Bank of America Corporation (BAC - Free Report) and Citigroup Inc. (C - Free Report) are most likely to be sued by the Department of Justice (DOJ) as their respective talks to settle investigations for the sale of mortgage-backed securities (MBS) have reached an impasse. The news was first reported by Bloomberg on Friday.
The negotiations to end probes in to the shoddy mortgage practices of the banking giants have been going on for quite some time. However, the discussions hit a deadlock after the DOJ refused the offers made by Citigroup and BofA in order to settle the inquiries. The lawsuits against the banks could be filed very soon.

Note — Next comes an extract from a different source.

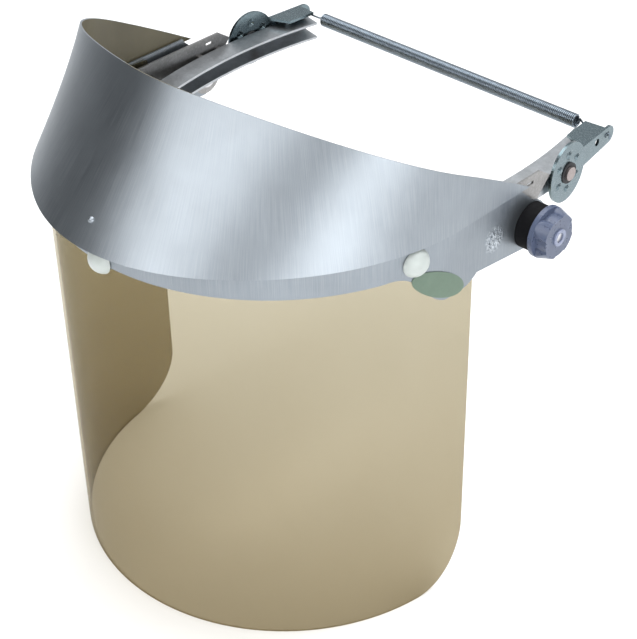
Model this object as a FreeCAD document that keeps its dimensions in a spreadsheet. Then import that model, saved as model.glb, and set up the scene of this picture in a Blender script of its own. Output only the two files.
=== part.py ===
"""Cap-mounted face shield: a parametric FreeCAD model, in millimetres.

A flared aluminium crown and a tinted visor hang on two side knobs and tilt about the line
between them. The knobs are bolted to two channel rails that grip the brim of a hard hat, and a
tension spring between two hinged rear arms pulls the rails together.

The wearer faces -Y, +X is the wearer's left and +Z is up. The origin is the middle of the hat
brim: level with the slots of both rails, midway between them, just ahead of the knobs.
"""
import FreeCAD, Part
import math
import os

import Sketcher

V = FreeCAD.Vector
X_AXIS = V(1, 0, 0)
Y_AXIS = V(0, 1, 0)
Z_AXIS = V(0, 0, 1)
SIDE_SPAN = 400          # long enough to reach through both sides of the shield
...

Notably, Citigroup was ready to pay nearly $4 billion and BofA had offered approximately $12 billion. But the DOJ is demanding around $10 billion from Citigroup, while BofA is being asked to pay over $17 billion.
BofA’s mediation attempts broke apart as it accused the DOJ of claiming much more than the actual penalties for the MBS sold by Merrill Lynch. Further, the company declared that it was compelled by the regulators to acquire Merrill Lynch during the heights of the financial crisis.
Citigroup, while disputing the penalty, stated that as it had issued a lesser number of MBS compared to other banks facing similar claims; it is not required to pay such a huge settlement amount. However, the DOJ countered this argument by asserting that though fewer in number, the MBS issued by Citigroup had significantly more bad loans.
We believe that the DOJ has taken a tough stance. This indicates that the regulators are not dealing the Wall Street biggies leniently for letting the taxpayers suffer due to their wrongdoings. Earlier, in Nov 2013, JPMorgan Chase & Co. (JPM - Free Report) had announced a $13 billion settlement with several law enforcement agencies to end all the ongoing and probable civil claims related to the sale of MBS.
One of the primary reasons behind the urgency of the major banks including BofA, Citigroup, JPMorgan, Morgan Stanley (MS - Free Report) and Credit Suisse Group AG to settle the probes is to avoid the lengthy court proceedings and continued ambiguity, which could be damaging to the financials. Further, the banks may have to pay more in the future than what the regulators are demanding now.
Nevertheless, despite the talks being stalled presently, it does not denote anything final yet.
In spite of all their efforts to regain their past glory, BofA and Citigroup have been facing tough fundamentals. Also, their ability to manage such big and complex operations is under questions. Further, BofA had to suspend its 2014 capital plan following the discovery of some accounting error, while Citigroup is facing investigations for mismanagement at its Mexican unit.
Currently, Citigroup carries a Zacks Rank #3 (Hold) and BofA holds a Zacks Rank #5 (Strong Sell).